Dove has a long history of selling you something while claiming they are not selling what they are selling, beginning with calling their soap a cleansing bar, not soap, that moisturizes, not cleans.   Dove has since become very successful with its "real women" campaigns, selling beauty products that shun the beauty industry.  Between its humble beginning as the bar that creams while it cleans and the sketch artist bit it released on April 14th of this year, lots of women feel like these ads really resonate with them, but there's lots going on here.  Let's watch a commercial from 1986.


"Marte" is not a celebrity.  In fact, she's just some average everyday lady, like the other just some average everyday lady types, who were featured in these "why I use Dove" ads from the 80s.  While many of them featured cute normal and boring stories from just some average everyday lady telling about why she uses Dove or the positive feedback she has received as a result, this one actually features a double-whammy - Marte's endorsement, backed up by a claim that "More dermatologists recommend Dove than any other soap."

The messages the viewer has very thoughtfully been given are: this is an average woman, a woman like me, who pushes around a shopping cart, who buys Dove and more dermatologists recommend it than any other soap... and it's not even soap, it's moisturizer... Pretty great, right?  Whoa.  Back the truck up. You've been lulled into trusting this brand.  Before you start thinking how great Dove is, remember:

1) Actresses are paid, and even if this was from one of Dove's casting calls for "regular" ladies, she was not a random participant.  She was paid somehow to say what she said.
2) "Recommended by more dermatologists than any other soap" is a fancy way of saying Dove is recommended 4% of the time and no other soap is recommended more than 3.99% of the time.  The point they haven't bothered making is that 96% of the time anything else BUT Dove is recommended.
3) Dove is soap.  It is soap sold to women.  If you have boobs and are not built like a supermodel, you are their target market.

You could say the same about the current Dove sketch artist commercial.  The participants responded to a casting call.
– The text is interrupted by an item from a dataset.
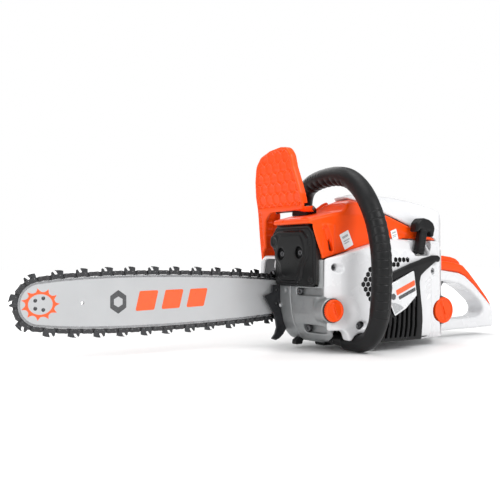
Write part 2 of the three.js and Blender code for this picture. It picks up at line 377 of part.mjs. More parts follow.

They are not random participants.  The sketch artist is the equivalent "expert" to the dermatologist.  And Dove wants you, a woman, who isn't a supermodel, to buy their not-soap.

Now, I am not saying that Dove is a bad company or anything and frankly regardless of the motivation,  I absolutely LOVE the messages they are putting out there for girls and women.  But not for a second do I lose sight of the fact they are selling me stuff, period.  And, they are but one small company in a larger conglomerate (Unilever) that also sells SlimFast and Axe body spray, and they will tell you (the target market) whatever you want to hear (in this case that guys will get laid more if they use Axe) to make you buy their products by exploiting exactly the type of hegemony they shun in the Dove commercials.


Sneaky, right?  I know.  Now that I've peaked your cynicism, let's move forward, shall we?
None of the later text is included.